Harry, a strong lefthanded hitter, helped with the scoring, too, hitting a towering home run in the fifth. The bat whipped into an uppercut and the ball, white, shot high, very high, darkening, angling sharply up from the cold mud of the field, up toward the chill gray glare of the sky, a little dot disappearing black into the woods beyond center field.
The Register next day said the fences all were 500 feet away, but Bob Wills, the sports editor, asked Pat Salango, a Stanford engineer, to measure the home-run distance with his engineering tape. Salango said it was 420 feet to where the ball cleared the fence and 453 feet to where three eyewitnesses said Harry’s homer landed. Bob looked in the record book and deduced that the homer would have left all but four Of the fourteen major league parks at their longest point from home plate. Best he could find, Babe Ruth supposedly hit a 500-foot home run during spring training in 1913 and Jimmie Foxx hit one 550 feet in a league game. “So, after all,” Bob concluded, “history wasn’t made Sunday. But-that boy can still wallop the apple.” And I had been there.

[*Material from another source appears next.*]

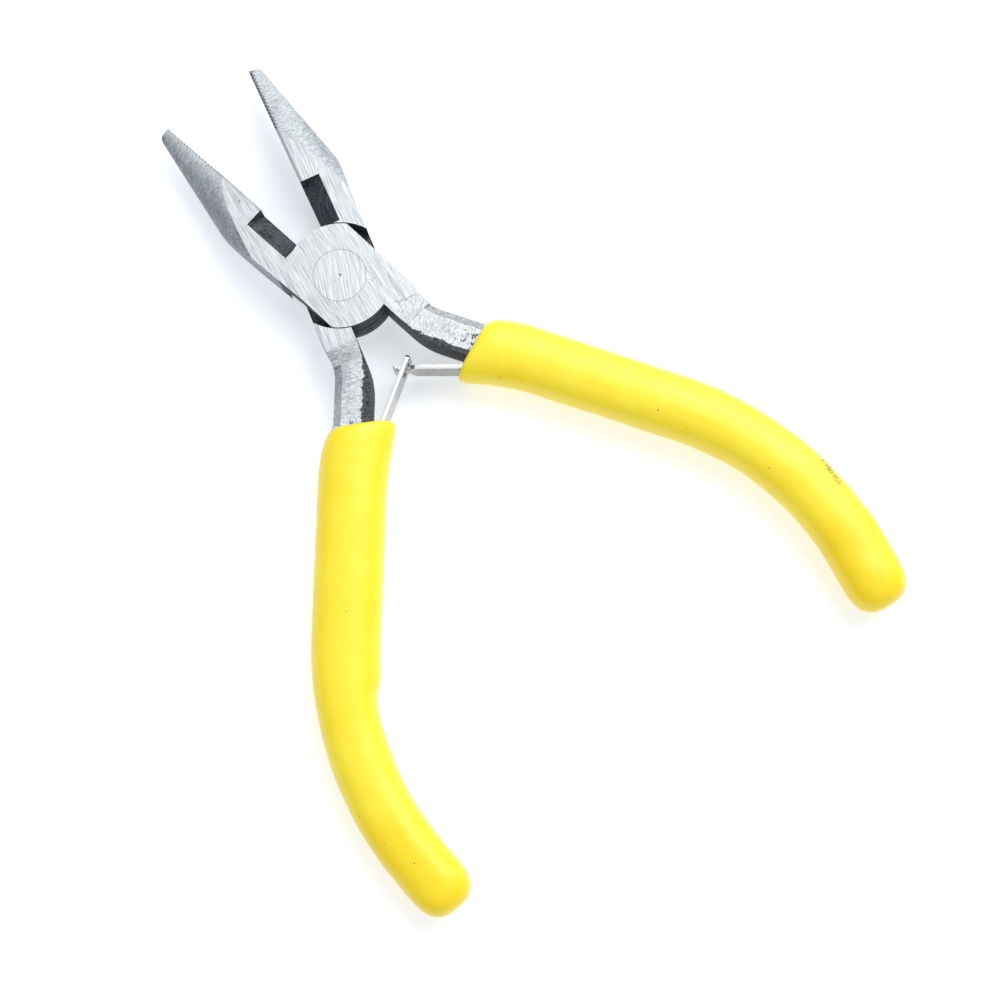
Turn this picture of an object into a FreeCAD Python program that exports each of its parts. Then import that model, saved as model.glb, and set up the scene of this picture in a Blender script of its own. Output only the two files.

And on top of that, I was going to meet Harry Perkowski. Montgomery Ward’s had hired him to work in the sporting goods department for the winter, and one Saturday soon after the home run, Dad, 35, took me uptown to meet Harry, 27. We got there early in the morning and Harry was along in sporting goods, wearing a brown suit, looking tall and strong. The space vanished between us. “Harry, this is my boy,” Dad said, smiling with his lips bunched together. Harry, looking serious, reached out and politely shook hands with me. Seconds stretched. Words floated in jello. We left. “I met Harry Perkowski,” I boasted to Jack Wills. No one else would have cared to know.